Free trade is crucial to developing third world nations. The jobs we outsource go to people who have little alternative to economic development. They can either work the subsitence farm, work in a low tech craft, or some other indiginous market, or take a job that pays triple what they make otherwise, even if American workers do the same thing for 3 times more the money. People take these jobs because they know it's the best deal out there for them.

Is this exploitation? Technically, you bet it is. The workers are clearly being exploited, but it is more than that. The corporations are exploiting underdeveloped economies. These economies have not been able to develop market systems capable of paying these laborers anything close to what these corporations are prepared to pay them. Building factories in these places makes perfect sense for everyone involved. The workers get paid, more cash get infused into the local economy, tax revenue goes up, cottage industries spring up servicing the workers, parents have more to spend on thier children, and the overall standard of living goes up.

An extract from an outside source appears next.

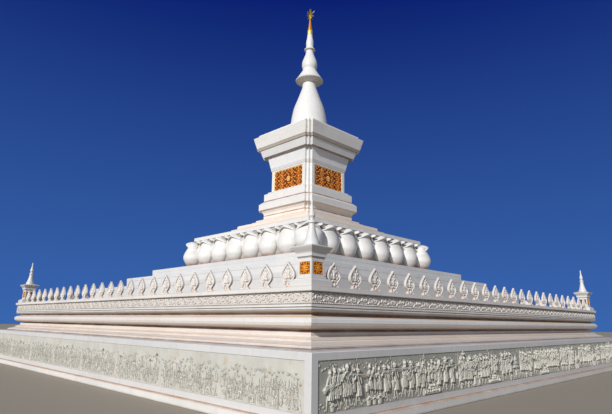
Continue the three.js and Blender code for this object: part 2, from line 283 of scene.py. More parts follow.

The down side to this happy marriage is the American worker. The American worker, who has worked his or her butt off for this corporation simply can't afford to to accept the wages of a third world worker and remain solvent in a highly developed -- and expensive -- developed nation. That is a problem, a very serious problem, morally and economically.

If enough American workers suffer, then the overall American economy suffers. Consumer spending goes down, children are less well off financially, depression, alchoholism, and the rest of the parade of horribles rears its ugly head.

On the other hand, corporate profits drive the economy as well. Pensions, insurance, and a whole host of other benefits thrive off of corporate profits. Grandma and grandpa depend on pensions to live. Adequately funded insurance plans save lives. Even the workers who lost their jobs have well funded pensions.

Of course, a well funded pension means little to the some 40 years old worker with outmoded skills. Workers need jobs, not pensions. If they dont earn now, their pension means little.

So where do you strike a balance? Well, this is not a new problem. Industrialized nations all became industrialized through trade barriers. They protected thier indiginous industries to the point where they were sufficiently developed, and then went global the best they could.